Tip #3: Brands should also create an action plan before trolling events occur. Baida recommends outlining policies for different categories of comments, including harassment, threats, customer complaints, and praise. Predetermined policies can help social media managers frame responses quickly and calmly in a crisis.
Tip #4: Unless comments turn to name-calling, don’t delete them, says Kaya Lindsay, social media manager of stewardship organization Yosemite Facelift and a former assistant social media manager for Access Fund. This can signal that your brand is afraid to face hard topics head-on.
Tip #5: Instead, “Respond clearly and directly without any nuance. Do not engage with other commenters unless they bring up additional information that hasn’t been addressed,” Lindsay recommends. To defuse a situation, she likes to answer questions in a neutral tone, reducing the likelihood for continued aggression by the troll. Baida says it’s also good practice for a brand to direct commenters to another resource on its website, such as an FAQ page, company policy, or blog when appropriate.
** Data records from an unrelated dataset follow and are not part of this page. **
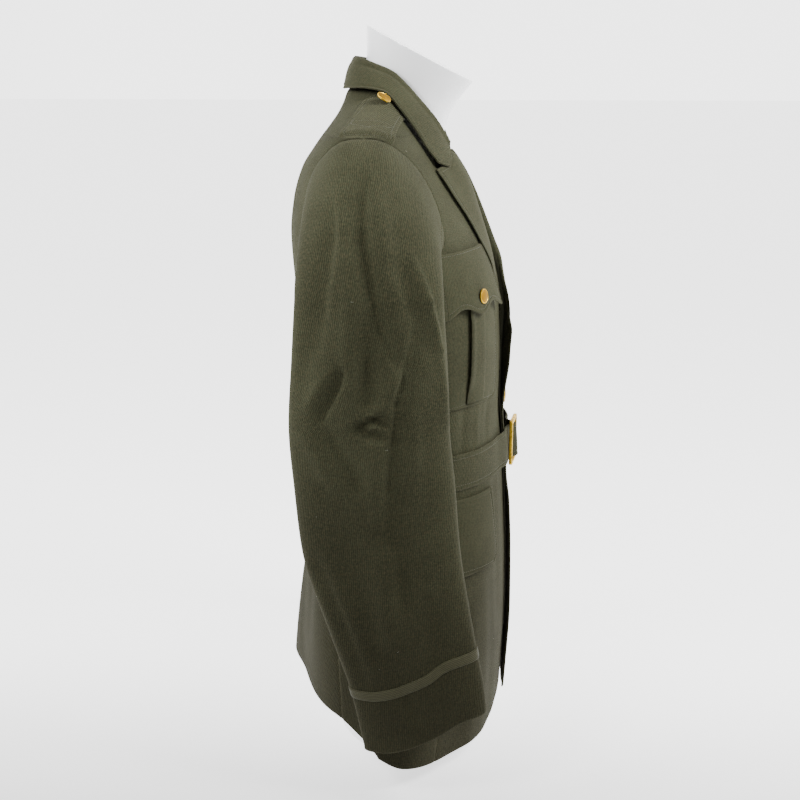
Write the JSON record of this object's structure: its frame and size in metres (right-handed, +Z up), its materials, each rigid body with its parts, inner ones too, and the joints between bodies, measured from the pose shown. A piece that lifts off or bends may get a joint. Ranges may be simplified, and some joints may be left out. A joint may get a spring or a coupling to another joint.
{
  "type": "military dress tunic on dress form",
  "caption": "Belted olive service coat with empty sleeves, notched lapels, flapped patch pockets and gilt buttons, on a white limbless dress form.",
  "frame": {"origin": "middle of the dress form's flat base, on the surface it stands on", "axes": "+Z up, -Y the way the coat faces, +X the wearer's left"},
  "size_m": [0.5528, 0.2949, 0.9053],
  "materials": {
    "olive_cloth": "dark olive drab elastique wool, matt twill",
    "cuff_braid": "olive drab mohair braid, ribbed, slight sheen",
    "gilt_button": "gilt, bright, lightly worn",
    "brass_buckle": "lacquered brass, slightly dull",
    "form_shell": "white glossy moulded shell"
  },
  "bodies": {
    "root": {"front_left": "olive_cloth", "front_right": "olive_cloth", "back_left": "olive_cloth", "back_right": "olive_cloth", "side_left": "olive_cloth", "side_right": "olive_cloth", "sleeve_top_left": "olive_cloth", "sleeve_top_right": "olive_cloth", "sleeve_under_left": "olive_cloth", "sleeve_under_right": "olive_cloth", "lapel_left": "olive_cloth", "lapel_right": "olive_cloth", "shoulder_strap_left": "olive_cloth", "shoulder_strap_right": "olive_cloth", "chest_pocket_left": "olive_cloth", "chest_pocket_right": "olive_cloth", "pocket_pleat_left": "olive_cloth", "pocket_pleat_right": "olive_cloth", "chest_flap_left": "olive_cloth", "chest_flap_right": "olive_cloth", "lower_flap_left": "olive_cloth", "lower_flap_right": "olive_cloth", "collar": "olive_cloth", "belt": "olive_cloth", "cuff_braid_left": "cuff_braid", "cuff_braid_right": "cuff_braid", "strap_button_left": "gilt_button", "strap_button_right": "gilt_button", "chest_button_left": "gilt_button", "chest_button_right": "gilt_button", "lower_button_left": "gilt_button", "lower_button_right": "gilt_button", "front_button_1": "gilt_button", "front_button_2": "gilt_button", "front_button_3": "gilt_button", "buckle": "brass_buckle", "dress_form": "form_shell"}
  },
  "joints": []
}
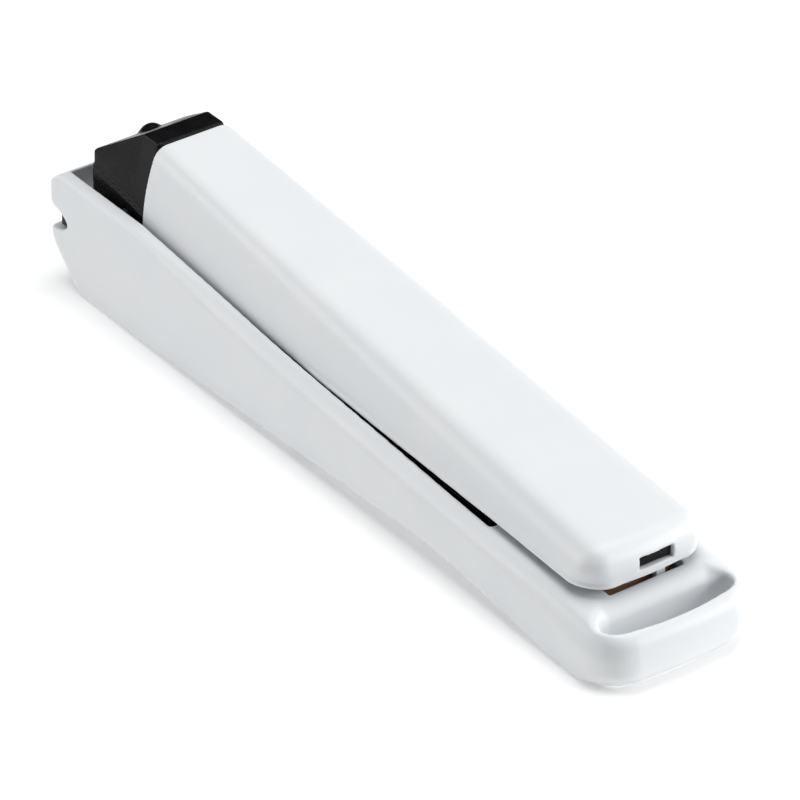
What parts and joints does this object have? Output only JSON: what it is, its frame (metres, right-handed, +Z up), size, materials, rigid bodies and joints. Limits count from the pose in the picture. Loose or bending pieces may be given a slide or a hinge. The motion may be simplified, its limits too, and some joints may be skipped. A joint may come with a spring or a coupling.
{
  "type": "handheld bag heat sealer",
  "caption": "Slim battery-powered bag heat sealer: a white lever arm hinged in a tub-shaped base, a heated strip in a slot under its nose, and a hanging loop at the front.",
  "frame": {"origin": "centre of the footprint, on the surface the sealer rests on", "axes": "+X towards the nose and hanging loop, +Y across the width, +Z up"},
  "size_m": [0.19, 0.0372, 0.0409],
  "materials": {
    "white_plastic": "satin moulded ABS, cool white",
    "black_plastic": "fine-textured moulded ABS",
    "cell_can": null,
    "steel": "bright zinc plating",
    "spring_steel": "drawn wire",
    "heat_resistant_plastic": "moulded phenolic",
    "nichrome": "dull grey ribbon",
    "brown_tape": "PTFE-coated glass cloth",
    "brass": "stamped, bright",
    "red_insulation": "PVC sleeve",
    "black_insulation": "PVC sleeve",
    "silicone": "soft moulded silicone"
  },
  "bodies": {
    "base": {"base_shell": "white_plastic", "bottom_cover": "white_plastic", "inner_tray": "black_plastic", "battery_cell_a": "cell_can", "battery_cell_b": "cell_can", "contact_negative": "steel", "contact_positive": "steel", "contact_link": "steel", "battery_spring_a": "spring_steel", "battery_spring_b": "spring_steel", "heater_block": "heat_resistant_plastic", "heater_strip": "nichrome", "heater_tape": "brown_tape", "heater_terminal_left": "brass", "heater_terminal_right": "brass", "switch_leaf_left": "brass", "switch_leaf_right": "brass", "wire_positive": "red_insulation", "wire_negative": "black_insulation", "wire_heater": "black_insulation", "hinge_pin": "steel", "return_spring": "spring_steel", "base_screw_rear_left": "steel", "base_screw_rear_right": "steel", "base_screw_front_left": "steel", "base_screw_front_right": "steel"},
    "door": {"battery_door": "white_plastic"},
    "arm": {"arm_cover": "white_plastic", "arm_frame": "black_plastic", "pad_holder": "white_plastic", "press_pad": "silicone", "stop_hook": "white_plastic", "contact_bridge": "brass", "arm_screw_rear": "steel", "arm_screw_front": "steel"}
  },
  "joints": [
    {"name": "arm_hinge", "type": "hinge", "parent": "base", "child": "arm", "pos_m": [-0.073, 0, 0.023], "axis": [0, 1, 0], "range_deg": [0, 0.68], "stiffness_Nm_per_rad": 0.5, "springref_deg": -28.65},
    {"name": "battery_door_hinge", "type": "hinge", "parent": "base", "child": "door", "pos_m": [-0.0248, 0, 0.00231], "axis": [0, -1, 0], "range_deg": [0, 75]}
  ]
}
Tip #6: And if the comments continue? It could be time for decisive action. Grevemberg, of @diversity.vanlife, regularly faces those kinds of persistent trolls, including overtly racist ones.
“When comments become abusive or violent—i.e. name-calling, racial slurs, threats, etc.—it’s evident that positive, open dialogue is impossible,” Grevemberg says. “That’s when I delete the offending comments and/or block the commenter.” As for the case of the white vanlifer troll? She did just that.